**TASK DETAILS:** List each line of the data that holds the string "piglet".
───── INFORMATION SUPPLIED
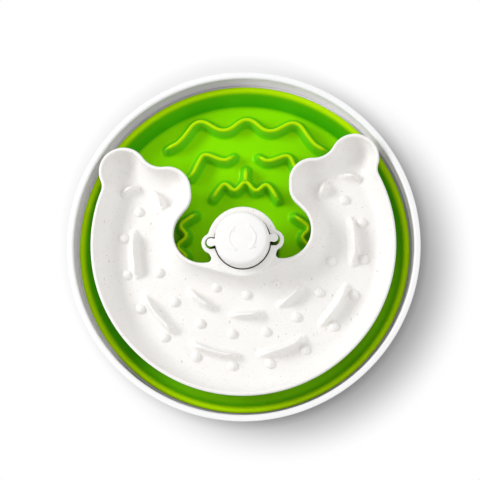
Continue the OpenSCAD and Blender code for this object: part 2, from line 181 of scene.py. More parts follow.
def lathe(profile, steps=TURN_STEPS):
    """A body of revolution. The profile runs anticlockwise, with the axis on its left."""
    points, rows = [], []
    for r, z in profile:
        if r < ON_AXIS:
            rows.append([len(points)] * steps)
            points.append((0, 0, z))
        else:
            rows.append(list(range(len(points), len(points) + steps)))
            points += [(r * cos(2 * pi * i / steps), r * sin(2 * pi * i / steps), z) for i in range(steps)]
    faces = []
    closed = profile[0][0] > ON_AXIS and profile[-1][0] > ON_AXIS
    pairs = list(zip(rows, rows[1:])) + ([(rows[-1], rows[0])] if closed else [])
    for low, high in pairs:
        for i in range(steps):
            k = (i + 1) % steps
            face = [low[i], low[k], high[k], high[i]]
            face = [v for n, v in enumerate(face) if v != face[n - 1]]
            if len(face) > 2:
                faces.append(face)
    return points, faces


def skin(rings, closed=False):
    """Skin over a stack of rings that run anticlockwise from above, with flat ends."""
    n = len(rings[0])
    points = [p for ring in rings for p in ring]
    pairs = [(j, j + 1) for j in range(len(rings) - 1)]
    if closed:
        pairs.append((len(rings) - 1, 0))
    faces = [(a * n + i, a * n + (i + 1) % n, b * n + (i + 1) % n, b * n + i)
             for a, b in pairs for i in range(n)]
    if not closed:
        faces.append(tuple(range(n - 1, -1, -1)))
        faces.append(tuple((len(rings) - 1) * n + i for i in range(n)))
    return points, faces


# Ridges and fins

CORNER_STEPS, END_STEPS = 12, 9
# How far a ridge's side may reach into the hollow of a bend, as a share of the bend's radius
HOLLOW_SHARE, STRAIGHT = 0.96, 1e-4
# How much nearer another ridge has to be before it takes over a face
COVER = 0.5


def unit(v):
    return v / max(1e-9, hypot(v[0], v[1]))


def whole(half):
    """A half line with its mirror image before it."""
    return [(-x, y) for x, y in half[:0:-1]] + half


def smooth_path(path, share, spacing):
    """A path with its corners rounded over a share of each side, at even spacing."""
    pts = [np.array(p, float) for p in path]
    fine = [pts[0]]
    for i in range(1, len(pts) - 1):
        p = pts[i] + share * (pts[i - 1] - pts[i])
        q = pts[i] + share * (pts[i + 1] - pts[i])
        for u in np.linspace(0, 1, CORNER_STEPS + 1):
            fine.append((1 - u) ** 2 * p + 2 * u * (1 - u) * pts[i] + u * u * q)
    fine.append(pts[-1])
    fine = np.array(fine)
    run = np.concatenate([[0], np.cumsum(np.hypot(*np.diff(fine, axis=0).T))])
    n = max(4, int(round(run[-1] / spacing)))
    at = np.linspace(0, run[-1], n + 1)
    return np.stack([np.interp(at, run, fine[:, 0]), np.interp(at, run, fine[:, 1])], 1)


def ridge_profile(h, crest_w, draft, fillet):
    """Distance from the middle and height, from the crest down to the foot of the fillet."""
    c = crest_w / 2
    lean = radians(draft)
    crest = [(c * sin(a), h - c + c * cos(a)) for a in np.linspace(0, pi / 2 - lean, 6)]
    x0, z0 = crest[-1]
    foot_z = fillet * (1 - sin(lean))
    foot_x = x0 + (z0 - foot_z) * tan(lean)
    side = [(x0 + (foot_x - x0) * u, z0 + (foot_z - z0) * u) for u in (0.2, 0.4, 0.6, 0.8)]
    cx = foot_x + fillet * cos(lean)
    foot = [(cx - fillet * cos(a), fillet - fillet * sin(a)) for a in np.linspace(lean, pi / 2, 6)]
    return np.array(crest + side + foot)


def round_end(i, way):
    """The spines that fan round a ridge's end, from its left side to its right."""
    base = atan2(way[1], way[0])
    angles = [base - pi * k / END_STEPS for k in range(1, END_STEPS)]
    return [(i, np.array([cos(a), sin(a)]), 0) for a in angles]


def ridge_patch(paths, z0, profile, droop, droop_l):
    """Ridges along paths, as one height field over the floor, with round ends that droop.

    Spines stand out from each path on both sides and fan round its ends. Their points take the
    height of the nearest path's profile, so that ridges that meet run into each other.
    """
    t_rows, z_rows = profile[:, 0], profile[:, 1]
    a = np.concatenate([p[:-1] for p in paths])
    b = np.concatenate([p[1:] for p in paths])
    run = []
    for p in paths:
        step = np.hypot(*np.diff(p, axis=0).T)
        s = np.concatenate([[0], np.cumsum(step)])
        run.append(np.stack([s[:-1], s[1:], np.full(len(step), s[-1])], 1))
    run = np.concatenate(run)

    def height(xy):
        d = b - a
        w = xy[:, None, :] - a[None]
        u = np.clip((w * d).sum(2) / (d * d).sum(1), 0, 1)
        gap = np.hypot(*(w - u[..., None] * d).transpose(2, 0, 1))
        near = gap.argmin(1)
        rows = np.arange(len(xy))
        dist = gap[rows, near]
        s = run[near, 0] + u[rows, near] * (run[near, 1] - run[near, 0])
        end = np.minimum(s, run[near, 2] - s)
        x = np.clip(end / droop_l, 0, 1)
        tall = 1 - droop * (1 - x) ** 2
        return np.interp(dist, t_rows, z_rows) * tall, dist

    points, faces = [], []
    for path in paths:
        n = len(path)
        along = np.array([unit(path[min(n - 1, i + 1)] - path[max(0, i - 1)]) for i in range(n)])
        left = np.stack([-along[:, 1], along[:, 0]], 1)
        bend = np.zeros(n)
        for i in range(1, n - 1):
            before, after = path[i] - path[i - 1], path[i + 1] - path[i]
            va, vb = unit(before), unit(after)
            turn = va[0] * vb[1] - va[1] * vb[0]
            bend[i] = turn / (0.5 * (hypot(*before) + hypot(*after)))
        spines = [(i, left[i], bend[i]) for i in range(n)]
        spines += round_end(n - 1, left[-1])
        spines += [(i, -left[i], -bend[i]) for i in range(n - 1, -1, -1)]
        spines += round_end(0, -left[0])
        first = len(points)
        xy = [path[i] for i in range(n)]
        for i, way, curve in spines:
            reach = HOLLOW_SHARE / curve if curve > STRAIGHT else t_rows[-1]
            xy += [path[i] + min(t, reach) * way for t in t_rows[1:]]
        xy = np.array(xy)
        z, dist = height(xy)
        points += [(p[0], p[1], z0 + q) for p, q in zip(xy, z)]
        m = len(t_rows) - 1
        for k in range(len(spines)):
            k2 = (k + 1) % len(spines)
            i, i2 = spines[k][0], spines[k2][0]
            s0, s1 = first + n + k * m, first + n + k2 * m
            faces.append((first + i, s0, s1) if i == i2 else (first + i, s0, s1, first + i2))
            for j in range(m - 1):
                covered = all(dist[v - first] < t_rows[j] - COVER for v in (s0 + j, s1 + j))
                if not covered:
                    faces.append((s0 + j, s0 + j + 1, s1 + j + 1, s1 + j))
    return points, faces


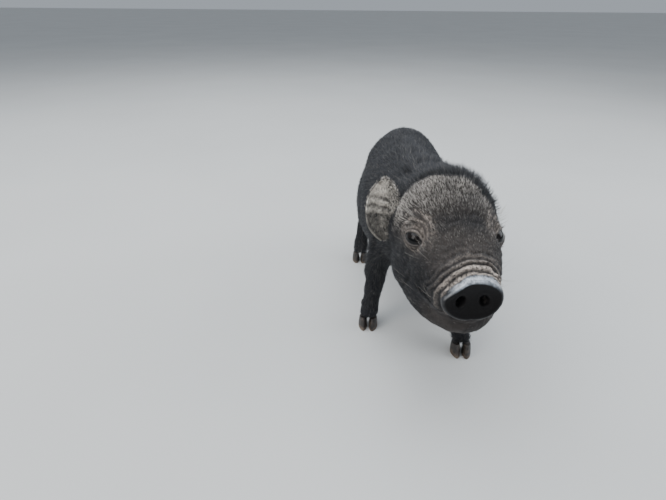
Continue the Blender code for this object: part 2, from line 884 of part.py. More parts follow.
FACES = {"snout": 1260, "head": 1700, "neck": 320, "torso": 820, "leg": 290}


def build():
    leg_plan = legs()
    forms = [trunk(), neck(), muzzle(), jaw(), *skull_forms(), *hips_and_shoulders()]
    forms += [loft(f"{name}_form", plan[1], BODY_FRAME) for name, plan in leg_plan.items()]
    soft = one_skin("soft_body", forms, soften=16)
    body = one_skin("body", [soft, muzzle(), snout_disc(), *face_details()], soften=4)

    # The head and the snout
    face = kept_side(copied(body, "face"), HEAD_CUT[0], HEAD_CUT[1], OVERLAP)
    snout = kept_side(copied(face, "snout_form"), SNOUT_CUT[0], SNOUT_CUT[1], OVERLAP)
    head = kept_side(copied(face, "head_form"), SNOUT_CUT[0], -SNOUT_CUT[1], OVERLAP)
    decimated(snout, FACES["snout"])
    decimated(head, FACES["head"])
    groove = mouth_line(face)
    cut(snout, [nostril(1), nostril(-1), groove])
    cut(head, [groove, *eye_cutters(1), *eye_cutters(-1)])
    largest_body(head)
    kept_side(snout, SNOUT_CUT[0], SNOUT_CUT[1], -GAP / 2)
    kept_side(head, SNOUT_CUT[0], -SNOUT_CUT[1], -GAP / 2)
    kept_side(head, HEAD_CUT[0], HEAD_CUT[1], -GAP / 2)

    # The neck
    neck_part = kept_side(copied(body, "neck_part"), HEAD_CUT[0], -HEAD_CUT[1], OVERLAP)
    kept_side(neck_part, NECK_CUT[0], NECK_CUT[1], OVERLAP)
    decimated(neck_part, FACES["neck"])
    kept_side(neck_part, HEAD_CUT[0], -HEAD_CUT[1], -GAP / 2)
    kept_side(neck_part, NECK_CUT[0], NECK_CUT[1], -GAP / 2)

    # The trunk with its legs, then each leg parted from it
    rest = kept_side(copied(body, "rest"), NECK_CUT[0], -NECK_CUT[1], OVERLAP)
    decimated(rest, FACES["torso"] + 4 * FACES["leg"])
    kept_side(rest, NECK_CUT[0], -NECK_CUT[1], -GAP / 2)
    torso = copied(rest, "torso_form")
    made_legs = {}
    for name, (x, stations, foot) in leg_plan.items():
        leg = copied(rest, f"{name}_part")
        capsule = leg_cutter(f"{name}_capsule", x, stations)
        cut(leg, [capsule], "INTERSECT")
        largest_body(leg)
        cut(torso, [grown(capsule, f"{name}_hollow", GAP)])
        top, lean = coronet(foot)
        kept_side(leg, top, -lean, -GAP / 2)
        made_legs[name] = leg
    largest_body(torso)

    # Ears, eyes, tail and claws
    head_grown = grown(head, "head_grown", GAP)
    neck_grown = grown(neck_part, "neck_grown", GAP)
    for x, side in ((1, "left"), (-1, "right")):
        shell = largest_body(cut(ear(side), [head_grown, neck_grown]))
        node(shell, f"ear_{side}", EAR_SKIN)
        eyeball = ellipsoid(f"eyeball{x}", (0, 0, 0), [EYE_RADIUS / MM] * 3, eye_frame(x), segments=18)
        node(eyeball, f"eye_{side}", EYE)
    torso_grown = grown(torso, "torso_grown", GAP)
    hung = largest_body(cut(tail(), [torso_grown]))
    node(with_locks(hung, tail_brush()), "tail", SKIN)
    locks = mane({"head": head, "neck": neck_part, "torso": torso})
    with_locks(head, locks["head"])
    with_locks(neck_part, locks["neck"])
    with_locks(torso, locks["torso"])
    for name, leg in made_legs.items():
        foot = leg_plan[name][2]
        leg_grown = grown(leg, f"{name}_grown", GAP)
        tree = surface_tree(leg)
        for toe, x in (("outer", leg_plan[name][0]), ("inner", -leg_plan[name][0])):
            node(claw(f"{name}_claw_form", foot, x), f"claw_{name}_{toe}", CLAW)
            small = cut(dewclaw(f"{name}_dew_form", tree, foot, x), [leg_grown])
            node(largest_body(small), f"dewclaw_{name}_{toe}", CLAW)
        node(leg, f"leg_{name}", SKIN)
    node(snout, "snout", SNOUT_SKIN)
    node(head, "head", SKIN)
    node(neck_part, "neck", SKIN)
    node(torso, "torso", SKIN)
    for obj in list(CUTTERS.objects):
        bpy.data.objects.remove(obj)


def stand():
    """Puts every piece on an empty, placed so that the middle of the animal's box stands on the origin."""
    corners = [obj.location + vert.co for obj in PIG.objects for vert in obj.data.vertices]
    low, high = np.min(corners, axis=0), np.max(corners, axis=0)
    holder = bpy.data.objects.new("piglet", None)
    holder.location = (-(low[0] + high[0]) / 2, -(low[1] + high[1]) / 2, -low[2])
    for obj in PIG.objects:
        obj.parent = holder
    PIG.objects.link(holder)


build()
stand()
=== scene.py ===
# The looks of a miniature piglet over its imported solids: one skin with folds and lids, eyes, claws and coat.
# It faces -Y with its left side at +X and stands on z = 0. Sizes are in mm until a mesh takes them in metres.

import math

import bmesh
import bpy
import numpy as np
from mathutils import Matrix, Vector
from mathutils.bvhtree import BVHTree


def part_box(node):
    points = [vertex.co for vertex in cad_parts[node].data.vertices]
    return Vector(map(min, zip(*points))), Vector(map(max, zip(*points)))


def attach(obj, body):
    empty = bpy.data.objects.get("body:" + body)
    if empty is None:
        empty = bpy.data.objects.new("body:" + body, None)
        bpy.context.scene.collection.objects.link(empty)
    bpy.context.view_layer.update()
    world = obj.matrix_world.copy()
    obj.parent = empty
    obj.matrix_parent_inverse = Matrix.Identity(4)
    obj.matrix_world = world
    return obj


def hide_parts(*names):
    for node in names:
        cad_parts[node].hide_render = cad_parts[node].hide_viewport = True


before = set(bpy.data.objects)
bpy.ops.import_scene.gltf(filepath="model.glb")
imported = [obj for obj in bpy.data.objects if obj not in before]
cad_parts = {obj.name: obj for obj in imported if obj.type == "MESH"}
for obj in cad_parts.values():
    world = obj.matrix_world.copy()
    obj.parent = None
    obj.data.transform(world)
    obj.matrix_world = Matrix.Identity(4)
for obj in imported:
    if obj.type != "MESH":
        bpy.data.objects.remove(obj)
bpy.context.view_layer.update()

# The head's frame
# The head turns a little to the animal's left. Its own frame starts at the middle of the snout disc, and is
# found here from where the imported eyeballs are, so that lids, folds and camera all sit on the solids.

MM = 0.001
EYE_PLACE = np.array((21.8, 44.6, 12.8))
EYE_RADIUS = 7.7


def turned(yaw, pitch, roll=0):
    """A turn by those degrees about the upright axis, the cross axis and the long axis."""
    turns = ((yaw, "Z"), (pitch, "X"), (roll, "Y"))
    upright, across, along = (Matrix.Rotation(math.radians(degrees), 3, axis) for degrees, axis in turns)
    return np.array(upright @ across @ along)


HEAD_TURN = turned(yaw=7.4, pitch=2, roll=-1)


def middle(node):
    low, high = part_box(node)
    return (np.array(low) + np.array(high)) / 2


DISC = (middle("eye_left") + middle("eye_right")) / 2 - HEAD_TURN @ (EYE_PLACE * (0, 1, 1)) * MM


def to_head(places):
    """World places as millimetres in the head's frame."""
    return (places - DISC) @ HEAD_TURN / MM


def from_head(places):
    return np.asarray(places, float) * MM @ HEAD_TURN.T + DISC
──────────
**EXERCISE RESULT:**
    holder = bpy.data.objects.new("piglet", None)
# The looks of a miniature piglet over its imported solids: one skin with folds and lids, eyes, claws and coat.